Digital payments are providing immense benefits to the countries that use them and could be an area for Founders to consider building products around (especially considering that 80% of African economies run on cash!).
Some of the many benefits include cheaper transaction fees, simplified audit trails, and the prevention of corruption. India and China have dominated in the race to produce successful digital payment systems, with India recording about $100 Billion of transactions per month.

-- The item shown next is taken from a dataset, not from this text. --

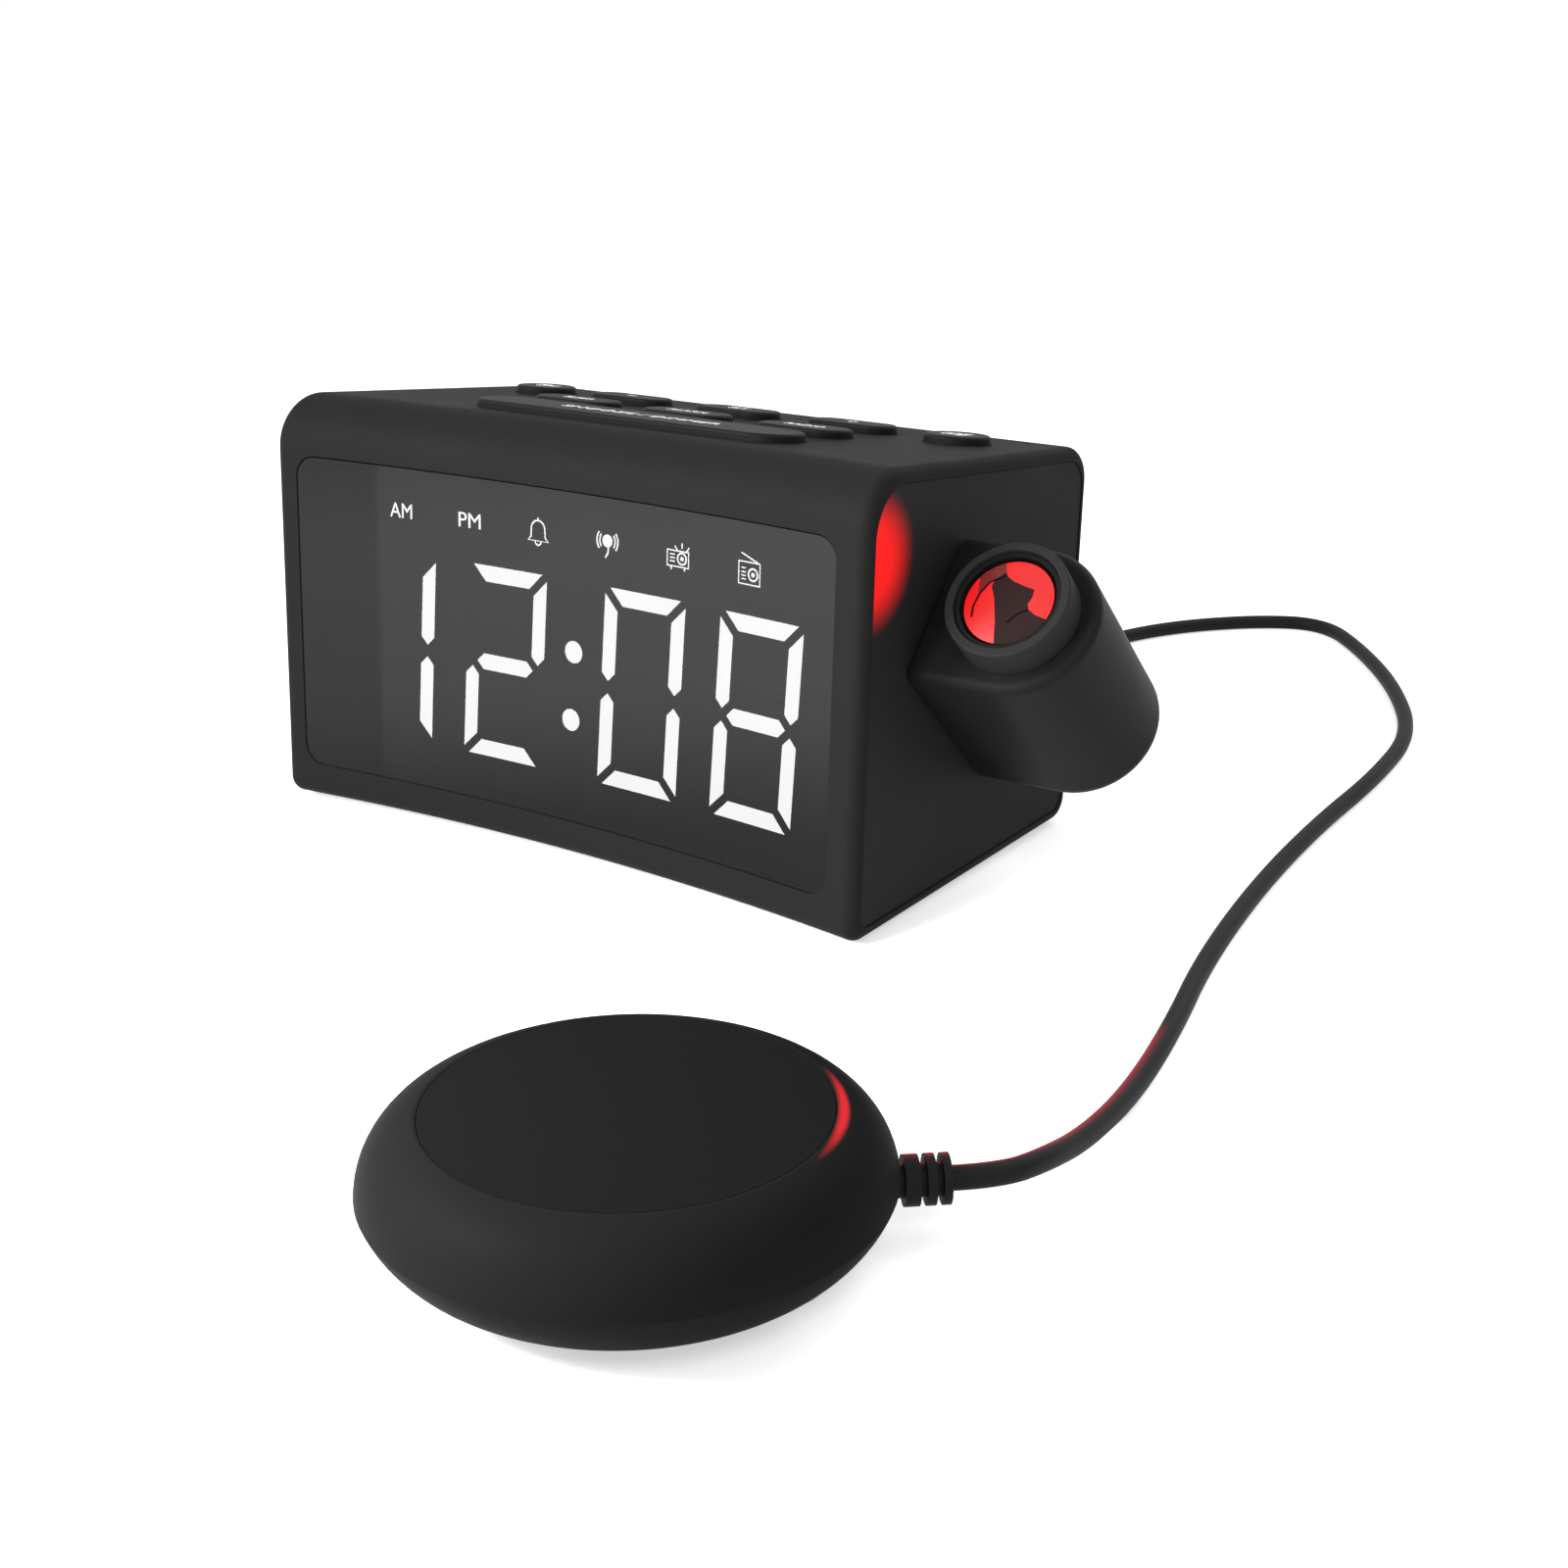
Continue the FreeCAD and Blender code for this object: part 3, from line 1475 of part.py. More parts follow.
def cord_wire(points):
    """Straight runs joined by tangent arcs, and the arcs' radii."""
    edges = []
    radii = []
    last = points[0]
    for before, corner, after in zip(points, points[1:], points[2:]):
        back = before - corner
        ahead = after - corner
        shorter = min(back.Length, ahead.Length)
        reach = cord_arc_share * shorter
        half_angle = back.getAngle(ahead) / 2
        radius = reach * math.tan(half_angle)
        radii.append(radius)
        middle_way = (vector(*back).normalize() + vector(*ahead).normalize()).normalize()
        start = corner + vector(*back).normalize() * reach
        end = corner + vector(*ahead).normalize() * reach
        centre = corner + middle_way * (radius / math.sin(half_angle))
        edges.append(Part.makeLine(last, start))
        edges.append(Part.Arc(start, centre - middle_way * radius, end).toShape())
        last = end
    edges.append(Part.makeLine(last, points[-1]))
    return Part.Wire(edges), radii


def shaker_cord():
    points = cord_path()
    path, radii = cord_wire(points)
    direction = (points[1] - points[0]).normalize()
    print("cord starts at", points[0], "and ends at", points[-1])
    section = Part.Wire(Part.makeCircle(cord_radius, points[0], direction))
    cord = path.makePipeShell([section], True, False)
    expected = math.pi * cord_radius ** 2 * path.Length
    print("cord length", round(path.Length, 1), "volume share", round(cord.Volume / expected, 4))
    print("cord arc radii", [round(radius, 1) for radius in radii])
    runs = [(b - a).Length for a, b in zip(points, points[1:])]
    print("cord runs", [round(run, 1) for run in runs])
    return cord


def cord_plug():
    """Moulded plug with a tapered strain relief, against the socket's collar."""
    start = vector(shaker_jack_x, socket_face_y, socket_z)
    body = rod(start, Y_AXIS, plug_radius, plug_length)
    rim = [edge for edge in body.Edges if edge.BoundBox.YLength < tiny]
    body = body.makeFillet(plug_radius - plug_taper_radius - running_gap, rim[:1])
    taper = Part.makeCone(plug_radius - seat_gap, plug_taper_radius, plug_taper_length,
                          start + Y_AXIS * plug_length, Y_AXIS)
    return body.fuse(taper).removeSplitter()


def plug_tip():
    start = vector(shaker_jack_x, socket_face_y - plug_tip_length, socket_z)
    return rod(start, Y_AXIS, plug_tip_radius, plug_tip_length)


def build_nodes():
    """All nodes, in the clock's own frame."""
    nodes = {
        "case_shell": case_shell(),
        "end_panel_left": end_panel(-1),
        "end_panel_right": end_panel(1),
        "display_window": display_window(),
        "lit_segments": segments(True),
        "dark_segments": segments(False),
        "display_mask": display_mask(),
        "display_board": display_board(),
        "board_screws": board_screws(),
        "key_board": key_board(),
        "key_switches": key_switches(),
        "rear_cover": rear_cover(),
        "cover_screws": cover_screws(),
        "speaker_frame": speaker_frame(),
        "speaker_magnet": speaker_magnet(),
        "main_board": main_board(),
        "board_parts": board_parts(),
        "dc_jack": dc_jack(),
        "shaker_jack": shaker_jack(),
        "cell_cap": cell_cap(),
        "backup_cell": backup_cell(),
        "cell_contact": cell_contact(),
        "rubber_feet": rubber_feet(),
        "pivot_bush": pivot_bush(),
        "friction_washer": friction_washer(),
        "arm_housing": arm_housing(),
        "arm_plate": arm_plate(),
        "arm_screws": arm_screws(),
        "arm_shaft": arm_shaft(),
        "shaft_clip": shaft_clip(),
        "focus_ring": focus_ring(),
        "lens_tube": lens_tube(),
        "projector_lens": projector_lens(),
        "slide_tube": slide_tube(),
        "image_slide": image_slide(),
        "condenser_lens": condenser_lens(),
        "lamp_board": lamp_board(),
        "projector_lamp": projector_lamp(),
        "shaker_cover": shaker_cover(),
        "shaker_disc": shaker_disc(),
        "shaker_base": shaker_base(),
        "shaker_pad": shaker_pad(),
        "shaker_screws": shaker_screws(),
        "motor": motor(),
        "motor_strap": motor_strap(),
        "motor_shaft": motor_shaft(),
        "eccentric_weight": eccentric_weight(),
        "cord_relief": cord_relief(),
        "shaker_cord": shaker_cord(),
        "cord_plug": cord_plug(),
        "plug_tip": plug_tip(),
    }
    for name in KEYS:
        nodes[name] = key(name)
    return nodes


def main():
    os.makedirs("parts", exist_ok=True)
    nodes = build_nodes()
    loose = ("shaker_cord", "cord_plug", "plug_tip")
    standing = group([shape for name, shape in nodes.items() if name not in loose])
    box = standing.optimalBoundingBox()
    origin = vector(box.Center.x, box.Center.y, 0)
    print("origin in the clock's frame", origin)
    print("box", box)
    for name, shape in nodes.items():
        shape = moved(shape, -origin.x, -origin.y, 0)
        if not shape.isValid():
            print("not valid", name)
        print(name, len(shape.Solids), round(shape.Volume, 1))
        shape.exportStep("parts/" + name + ".step")
    places = {
        "arm": (pivot_frame.Base, side_normal),
        "lens": (arm_frame.multVec(face_point(0)), arm_frame.Rotation.multVec(Z_AXIS)),
        "keys": (top_frame.Base, top_frame.Rotation.multVec(-Z_AXIS)),
        "cap": (vector(cell_x, cell_y, foot_height), Z_AXIS),
        "motor": (shaker_frame.multVec(vector(0, 0, motor_height)),
                  shaker_frame.Rotation.multVec(X_AXIS)),
    }
    for name, (place, axis) in places.items():
        print("place", name, place - origin, "axis", axis)


main()
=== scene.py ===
"""Looks of the alarm clock with a projector arm and a bed shaker on a cord.

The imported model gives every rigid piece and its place. This script dresses those pieces,
adds the cord, the lettering and the small things that show, and sets up the studio.
Places are in the clock's own frame in millimetres: X right, Y to the rear and Z up, from the
middle of the front edge of the case on the table. PlaceFinder turns them into metres.
"""
import logging
import math
from dataclasses import dataclass
from enum import Enum
from typing import Callable, Optional, Sequence

import bpy
from mathutils import Matrix, Vector

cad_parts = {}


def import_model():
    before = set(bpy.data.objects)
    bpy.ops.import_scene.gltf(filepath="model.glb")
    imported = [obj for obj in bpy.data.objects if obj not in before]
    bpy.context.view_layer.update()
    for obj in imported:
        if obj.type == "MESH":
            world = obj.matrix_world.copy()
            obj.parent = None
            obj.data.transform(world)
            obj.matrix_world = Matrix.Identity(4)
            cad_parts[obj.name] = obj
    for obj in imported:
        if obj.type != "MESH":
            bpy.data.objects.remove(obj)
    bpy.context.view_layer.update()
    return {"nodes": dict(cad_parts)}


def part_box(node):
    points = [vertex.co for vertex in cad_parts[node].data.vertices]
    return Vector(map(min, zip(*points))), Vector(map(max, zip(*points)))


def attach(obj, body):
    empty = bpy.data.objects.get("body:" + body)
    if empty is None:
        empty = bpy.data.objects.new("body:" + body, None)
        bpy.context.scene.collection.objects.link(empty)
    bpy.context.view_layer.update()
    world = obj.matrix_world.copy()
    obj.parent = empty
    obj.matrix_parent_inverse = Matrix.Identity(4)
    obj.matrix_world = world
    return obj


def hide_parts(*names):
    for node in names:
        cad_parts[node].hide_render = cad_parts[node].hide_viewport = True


MM = 0.001
log = logging.getLogger("alarm_clock")

Point = tuple[float, float, float]
FlatPoint = tuple[float, float]
Piece = bpy.types.Object
Tree = bpy.types.NodeTree
Node = bpy.types.Node
Socket = bpy.types.NodeSocket
Material = bpy.types.Material

WHITE = (1.0, 1.0, 1.0, 1.0)
ABS_IOR = 1.5
ACRYLIC_IOR = 1.49
# Share of a mottled colour that its darker spots keep
DARKER_SHARE = 0.9
# Thickness of printed and lit marks, in millimetres
MARK_THICKNESS = 0.06
# Share of a font's size that its capitals take up
CAPITAL_SHARE = 0.7
# The middle of the four feet is this far behind the clock's origin, in millimetres
FEET_MIDDLE = 64.5
# Edges between faces that meet at less than this look rounded
SMOOTH_ANGLE = math.radians(30)


class Body(Enum):
    """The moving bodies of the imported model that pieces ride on."""

    CLOCK = "clock"
    LENS = "lens"
    SNOOZE = "snooze_bar"
    SLEEP = "sleep_key"
    ALARM = "alarm_key"
    RADIO = "radio_key"
    MINUS = "minus_key"
    SET = "set_key"
    PLUS = "plus_key"
    SHAKER_KEY = "shaker_key"
    PROJECTOR_KEY = "projector_key"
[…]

According to the IMF, African countries are not closing their eyes to this. Many countries are in the process of exploring digital versions of their currencies in an attempt to promote innovation, convenience, and confidence. Nigeria has launched a version of their currency, while Ghana and South Africa are exploring pilot programs. Other countries exploring the technology include Kenya, Namibia, and even Zimbabwe. Similar to the case of M-pesa, which allowed moblile cash transfers as early as 2007, countries willing to take a chance on developing such technologies could potentially implement these systems at a faster pace than European countries or the United States.
Source: Endeavor Nigeria
The African startup space is developing exponentially and is primed to take off as a global startup and innovation hub. Its access to startup financing may be less of a concern than some think and there are several ways to win in the ecosystem. Discussions with local investors provide unique insights, while employing a realistic approach allows investors and startups to remain grounded. The digital economy is an equally important consideration going forward as countries adopt new technologies and provide improved internet connectivity.